__Entries with model source code__.
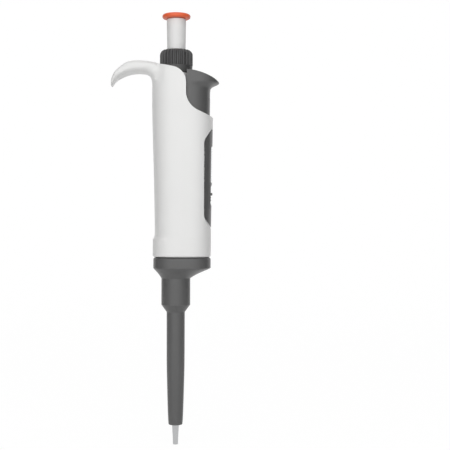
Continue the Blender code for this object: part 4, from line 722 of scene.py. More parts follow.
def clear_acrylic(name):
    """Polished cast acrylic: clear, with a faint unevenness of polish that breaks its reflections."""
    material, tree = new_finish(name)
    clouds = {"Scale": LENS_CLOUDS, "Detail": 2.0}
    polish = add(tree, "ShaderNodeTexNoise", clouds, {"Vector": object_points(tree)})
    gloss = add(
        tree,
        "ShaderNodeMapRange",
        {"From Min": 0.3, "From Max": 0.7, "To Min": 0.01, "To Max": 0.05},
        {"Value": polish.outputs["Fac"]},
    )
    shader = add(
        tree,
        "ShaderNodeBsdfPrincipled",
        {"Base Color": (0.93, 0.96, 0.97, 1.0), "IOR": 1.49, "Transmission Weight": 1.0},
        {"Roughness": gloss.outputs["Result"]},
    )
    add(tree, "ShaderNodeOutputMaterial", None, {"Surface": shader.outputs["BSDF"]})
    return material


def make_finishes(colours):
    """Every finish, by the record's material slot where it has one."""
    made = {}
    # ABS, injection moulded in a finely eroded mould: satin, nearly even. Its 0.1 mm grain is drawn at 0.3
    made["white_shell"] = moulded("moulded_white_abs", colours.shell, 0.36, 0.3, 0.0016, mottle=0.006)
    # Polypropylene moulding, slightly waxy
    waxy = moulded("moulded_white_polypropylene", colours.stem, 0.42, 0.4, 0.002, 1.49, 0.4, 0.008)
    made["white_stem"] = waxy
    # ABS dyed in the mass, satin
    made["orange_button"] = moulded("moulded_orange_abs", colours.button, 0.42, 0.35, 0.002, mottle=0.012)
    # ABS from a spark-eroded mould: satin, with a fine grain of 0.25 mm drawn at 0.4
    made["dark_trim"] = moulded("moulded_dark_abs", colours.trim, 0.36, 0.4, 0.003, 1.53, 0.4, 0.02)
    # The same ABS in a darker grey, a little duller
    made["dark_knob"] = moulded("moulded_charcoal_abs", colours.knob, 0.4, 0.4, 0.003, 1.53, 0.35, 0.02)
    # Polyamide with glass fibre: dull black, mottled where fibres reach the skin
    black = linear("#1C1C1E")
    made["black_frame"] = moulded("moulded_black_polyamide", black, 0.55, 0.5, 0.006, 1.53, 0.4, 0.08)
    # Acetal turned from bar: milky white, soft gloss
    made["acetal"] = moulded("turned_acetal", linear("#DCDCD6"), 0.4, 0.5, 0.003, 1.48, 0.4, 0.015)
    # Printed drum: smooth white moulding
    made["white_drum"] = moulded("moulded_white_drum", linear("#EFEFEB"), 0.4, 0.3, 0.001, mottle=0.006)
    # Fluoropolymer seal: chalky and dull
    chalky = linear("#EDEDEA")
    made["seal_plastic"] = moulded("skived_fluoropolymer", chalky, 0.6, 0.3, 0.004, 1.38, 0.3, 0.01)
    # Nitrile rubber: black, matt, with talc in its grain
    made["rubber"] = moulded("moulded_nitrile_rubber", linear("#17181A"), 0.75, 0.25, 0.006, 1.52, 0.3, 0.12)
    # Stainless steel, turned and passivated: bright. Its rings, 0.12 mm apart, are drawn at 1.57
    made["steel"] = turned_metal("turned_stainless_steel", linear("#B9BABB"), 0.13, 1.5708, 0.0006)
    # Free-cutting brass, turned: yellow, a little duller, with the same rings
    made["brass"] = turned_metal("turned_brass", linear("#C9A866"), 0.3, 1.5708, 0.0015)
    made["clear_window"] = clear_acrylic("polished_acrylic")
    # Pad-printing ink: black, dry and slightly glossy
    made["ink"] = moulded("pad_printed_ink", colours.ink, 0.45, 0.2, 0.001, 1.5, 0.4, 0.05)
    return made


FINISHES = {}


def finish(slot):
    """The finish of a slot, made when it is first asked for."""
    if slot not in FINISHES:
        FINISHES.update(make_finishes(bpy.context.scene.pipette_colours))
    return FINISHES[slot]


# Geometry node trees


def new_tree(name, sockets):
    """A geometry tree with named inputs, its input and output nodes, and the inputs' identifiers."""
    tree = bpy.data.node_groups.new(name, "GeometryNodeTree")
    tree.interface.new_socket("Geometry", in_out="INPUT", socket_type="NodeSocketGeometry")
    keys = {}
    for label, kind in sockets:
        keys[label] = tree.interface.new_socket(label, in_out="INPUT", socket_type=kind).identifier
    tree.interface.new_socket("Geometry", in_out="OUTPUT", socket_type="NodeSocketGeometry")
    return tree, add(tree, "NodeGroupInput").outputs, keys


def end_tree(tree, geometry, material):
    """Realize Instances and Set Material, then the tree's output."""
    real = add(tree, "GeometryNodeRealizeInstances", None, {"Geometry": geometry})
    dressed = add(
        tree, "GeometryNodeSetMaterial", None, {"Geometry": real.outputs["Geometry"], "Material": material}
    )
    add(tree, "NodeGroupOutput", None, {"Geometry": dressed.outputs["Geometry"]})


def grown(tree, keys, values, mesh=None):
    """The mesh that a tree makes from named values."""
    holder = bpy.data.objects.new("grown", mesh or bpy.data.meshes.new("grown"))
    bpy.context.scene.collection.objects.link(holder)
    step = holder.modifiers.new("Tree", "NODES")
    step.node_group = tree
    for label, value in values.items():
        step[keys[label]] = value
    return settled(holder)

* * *

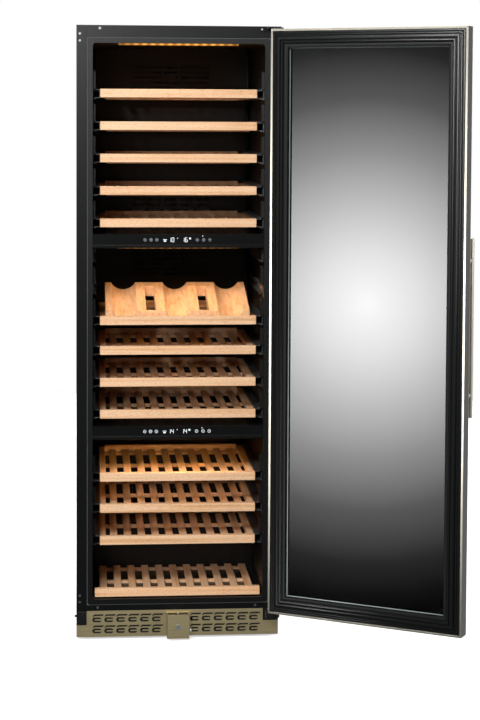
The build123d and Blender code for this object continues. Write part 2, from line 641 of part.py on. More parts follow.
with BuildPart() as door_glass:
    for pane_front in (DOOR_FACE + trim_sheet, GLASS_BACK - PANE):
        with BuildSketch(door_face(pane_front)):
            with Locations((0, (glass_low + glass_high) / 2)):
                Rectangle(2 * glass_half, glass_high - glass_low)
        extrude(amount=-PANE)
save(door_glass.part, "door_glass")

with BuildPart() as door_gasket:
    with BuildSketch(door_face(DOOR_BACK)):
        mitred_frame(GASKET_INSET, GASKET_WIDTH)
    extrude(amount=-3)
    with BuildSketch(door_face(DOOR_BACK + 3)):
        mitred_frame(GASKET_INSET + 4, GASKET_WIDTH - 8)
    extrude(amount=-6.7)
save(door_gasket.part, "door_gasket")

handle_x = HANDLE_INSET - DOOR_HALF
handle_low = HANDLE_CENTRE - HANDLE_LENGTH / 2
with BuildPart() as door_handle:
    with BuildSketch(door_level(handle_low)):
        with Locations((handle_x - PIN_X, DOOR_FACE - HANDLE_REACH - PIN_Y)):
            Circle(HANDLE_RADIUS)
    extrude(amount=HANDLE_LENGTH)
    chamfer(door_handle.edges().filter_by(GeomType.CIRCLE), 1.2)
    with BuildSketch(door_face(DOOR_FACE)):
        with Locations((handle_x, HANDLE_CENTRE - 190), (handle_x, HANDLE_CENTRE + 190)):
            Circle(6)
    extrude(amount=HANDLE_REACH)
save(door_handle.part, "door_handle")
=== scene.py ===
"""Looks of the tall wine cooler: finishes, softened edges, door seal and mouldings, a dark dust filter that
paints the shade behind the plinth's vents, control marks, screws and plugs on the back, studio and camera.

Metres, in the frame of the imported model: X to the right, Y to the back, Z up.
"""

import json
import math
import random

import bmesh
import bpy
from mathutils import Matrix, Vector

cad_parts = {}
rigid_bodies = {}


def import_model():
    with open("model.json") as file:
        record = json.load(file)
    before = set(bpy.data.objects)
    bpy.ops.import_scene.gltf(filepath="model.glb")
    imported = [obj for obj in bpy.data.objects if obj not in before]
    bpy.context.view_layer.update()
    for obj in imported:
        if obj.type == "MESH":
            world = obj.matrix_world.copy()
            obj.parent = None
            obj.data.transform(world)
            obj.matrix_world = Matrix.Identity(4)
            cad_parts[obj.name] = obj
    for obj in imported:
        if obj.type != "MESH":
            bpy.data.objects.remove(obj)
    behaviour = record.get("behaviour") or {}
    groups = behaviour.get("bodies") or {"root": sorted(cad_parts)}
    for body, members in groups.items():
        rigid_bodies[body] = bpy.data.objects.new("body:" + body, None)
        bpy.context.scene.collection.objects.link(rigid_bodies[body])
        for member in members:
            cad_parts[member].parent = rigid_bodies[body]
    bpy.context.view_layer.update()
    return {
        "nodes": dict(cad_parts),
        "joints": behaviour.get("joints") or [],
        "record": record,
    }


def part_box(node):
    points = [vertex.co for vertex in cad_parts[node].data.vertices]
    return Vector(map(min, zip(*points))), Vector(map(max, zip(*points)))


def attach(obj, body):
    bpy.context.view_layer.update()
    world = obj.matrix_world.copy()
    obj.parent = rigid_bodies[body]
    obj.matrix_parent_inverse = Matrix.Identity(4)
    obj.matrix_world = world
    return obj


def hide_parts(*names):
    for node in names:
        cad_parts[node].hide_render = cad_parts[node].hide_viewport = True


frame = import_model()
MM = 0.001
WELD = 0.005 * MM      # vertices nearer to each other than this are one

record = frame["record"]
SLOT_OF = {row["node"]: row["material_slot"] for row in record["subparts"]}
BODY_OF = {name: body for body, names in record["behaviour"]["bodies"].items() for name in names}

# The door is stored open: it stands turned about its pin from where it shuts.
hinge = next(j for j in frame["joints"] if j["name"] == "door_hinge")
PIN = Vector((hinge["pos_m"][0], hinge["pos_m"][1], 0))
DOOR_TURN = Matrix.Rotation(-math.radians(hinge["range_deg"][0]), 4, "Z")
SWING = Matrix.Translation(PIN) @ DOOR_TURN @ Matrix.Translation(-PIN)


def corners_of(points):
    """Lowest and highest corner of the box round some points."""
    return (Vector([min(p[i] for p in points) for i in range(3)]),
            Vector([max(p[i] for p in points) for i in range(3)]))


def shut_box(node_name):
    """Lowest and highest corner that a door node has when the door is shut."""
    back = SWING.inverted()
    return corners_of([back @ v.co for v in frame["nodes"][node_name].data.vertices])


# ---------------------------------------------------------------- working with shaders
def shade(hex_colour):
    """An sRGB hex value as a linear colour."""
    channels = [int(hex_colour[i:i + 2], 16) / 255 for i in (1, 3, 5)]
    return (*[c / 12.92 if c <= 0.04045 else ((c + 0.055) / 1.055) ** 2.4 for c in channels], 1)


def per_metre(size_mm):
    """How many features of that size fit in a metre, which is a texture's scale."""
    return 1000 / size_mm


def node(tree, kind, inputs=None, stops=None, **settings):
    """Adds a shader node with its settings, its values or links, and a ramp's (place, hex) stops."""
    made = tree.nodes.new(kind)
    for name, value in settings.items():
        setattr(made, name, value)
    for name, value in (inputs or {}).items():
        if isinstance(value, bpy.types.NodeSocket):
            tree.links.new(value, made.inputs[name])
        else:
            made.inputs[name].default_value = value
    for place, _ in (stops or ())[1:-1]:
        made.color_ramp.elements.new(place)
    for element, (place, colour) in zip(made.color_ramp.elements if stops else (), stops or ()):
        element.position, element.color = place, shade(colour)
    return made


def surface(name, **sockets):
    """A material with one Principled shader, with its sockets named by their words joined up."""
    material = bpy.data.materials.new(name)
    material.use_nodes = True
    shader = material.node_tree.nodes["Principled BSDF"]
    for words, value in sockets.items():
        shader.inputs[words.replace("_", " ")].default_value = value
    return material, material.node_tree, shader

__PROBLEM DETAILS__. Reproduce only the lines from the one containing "handle_x = HANDLE_INSET - DOOR_HALF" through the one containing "cad_parts[obj.name] = obj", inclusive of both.

__WORKED ANSWER__.
handle_x = HANDLE_INSET - DOOR_HALF
handle_low = HANDLE_CENTRE - HANDLE_LENGTH / 2
with BuildPart() as door_handle:
    with BuildSketch(door_level(handle_low)):
        with Locations((handle_x - PIN_X, DOOR_FACE - HANDLE_REACH - PIN_Y)):
            Circle(HANDLE_RADIUS)
    extrude(amount=HANDLE_LENGTH)
    chamfer(door_handle.edges().filter_by(GeomType.CIRCLE), 1.2)
    with BuildSketch(door_face(DOOR_FACE)):
        with Locations((handle_x, HANDLE_CENTRE - 190), (handle_x, HANDLE_CENTRE + 190)):
            Circle(6)
    extrude(amount=HANDLE_REACH)
save(door_handle.part, "door_handle")
=== scene.py ===
"""Looks of the tall wine cooler: finishes, softened edges, door seal and mouldings, a dark dust filter that
paints the shade behind the plinth's vents, control marks, screws and plugs on the back, studio and camera.

Metres, in the frame of the imported model: X to the right, Y to the back, Z up.
"""

import json
import math
import random

import bmesh
import bpy
from mathutils import Matrix, Vector

cad_parts = {}
rigid_bodies = {}


def import_model():
    with open("model.json") as file:
        record = json.load(file)
    before = set(bpy.data.objects)
    bpy.ops.import_scene.gltf(filepath="model.glb")
    imported = [obj for obj in bpy.data.objects if obj not in before]
    bpy.context.view_layer.update()
    for obj in imported:
        if obj.type == "MESH":
            world = obj.matrix_world.copy()
            obj.parent = None
            obj.data.transform(world)
            obj.matrix_world = Matrix.Identity(4)
            cad_parts[obj.name] = obj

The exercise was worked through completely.